Soy Transportation Coalition (STC) Executive Director Mike Steenhoek told DTN, "It is correct that certain Western states have weight allowances on their state (and sometimes on federal) roads that exceed the 80,000-pound limit. For those states, the six-axle, 91,000-pounds configuration would not be as consequential. For the majority of the country, though, having this increased weight limit would benefit agriculture and a host of additional industries."

"The railroads were certainly working to oppose this amendment. The reality is that truck and rail are increasingly not interchangeable modes of transportation. It's more a hub-and-spoke system -- rail are the hubs; trucks are the spokes. That's why we would witness a very modest amount of diversion from rail to truck if the Ribble amendment is adopted."

Steenhoek said, "Supporters of the amendment represented a significant percentage of the freight moved in this country, so we were able to exert influence as well. It just wasn't enough. One of the biggest problems is that many of those representatives in highly urban areas -- who don't have constituent engagement on issues like freight transportation efficiency -- simply voted no without delving into the pros and cons of the legislation."

When asked about the future of SAFE, Steenhoek said, "I don't see a path forward in the near future. The concept itself certainly isn't dead -- we do need to find a way to increase trucking efficiency in a safe, responsible manner. However, for the immediate term, I don't see a legislative vehicle that will allow this to move forward in the near future."

Bob Zelenka, executive director of the Minnesota Grain and Feed Association, told DTN, "We were certainly disappointed in the outcome of the vote. In Minnesota, 'raw and unprocessed agricultural commodities' are allowed to be hauled up to 90,000 pounds on six axles and up to 97,000 pounds on seven axles. In the winter 'freeze period,' you are allowed to haul up to 99,000 pounds on six axles or seven axles. Unfortunately, this allowance does not apply to the interstate system in Minnesota, which is why we were actively supporting the Ribble amendment and for all the right reasons."

North Dakota DOT allows a 10% weight increase permit which is valid July 15 to Nov. 30. This permit allows a vehicle 10% more weight when hauling a harvested farm product from the field to the first point of storage. "Solid waste, sugar beets, and potatoes may be hauled from any location to a point of storage with 10% more weight. The weight exemption permit is valid for 10% over legal axle weights and/or 10% over legal exterior bridge distance (measurement between extreme axle centers), whichever is more restrictive. The fee is $50 per 30-day period."

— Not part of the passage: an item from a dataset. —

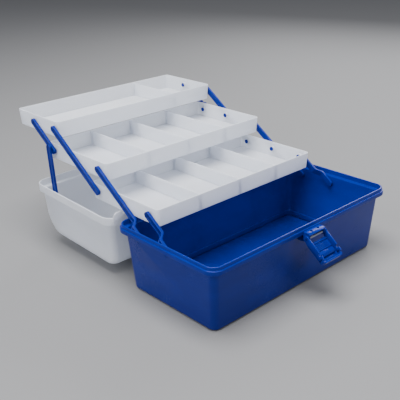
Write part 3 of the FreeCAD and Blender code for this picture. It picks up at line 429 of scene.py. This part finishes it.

South Dakota DOT allows vehicles hauling agricultural products from a harvesting combine to the point of first unloading a tolerance of 10% in excess of the legal limits. "These vehicles may not exceed a speed of 50 miles per hour, and are only granted this tolerance within a range of 50 miles from the harvested field. This tolerance is not permitted on the interstate highway system. Vehicles hauling agricultural products from farm storage or livestock from a farm are given a tolerance of 5% in excess of the legal limits. These vehicles may not exceed a speed of 50 miles per hour, and are only granted this tolerance within a range of 50 miles of the loading site. Such vehicles may not exceed any posted weight of any bridge or road. This tolerance does not apply during spring load restrictions and is not permitted on the interstate highway system."

Mark Rohrich, Rohrich Farms, Zeeland, North Dakota, told DTN, "I would have like to have seen the increases in freight efficiencies on the interstates by increasing payload. It would have been especially beneficial for our agriculture freight up here like cattle, commodities and fertilizer as they utilize interstate highways. Right now many trucks in North Dakota and South Dakota have to avoid the interstate travel to keep the opportunities to carry more payloads per trip on state highways. Trucks with higher gross loads and the right axle combinations carry loads safely. Trucking regulations will continue to reduce number of drivers and companies that are operating."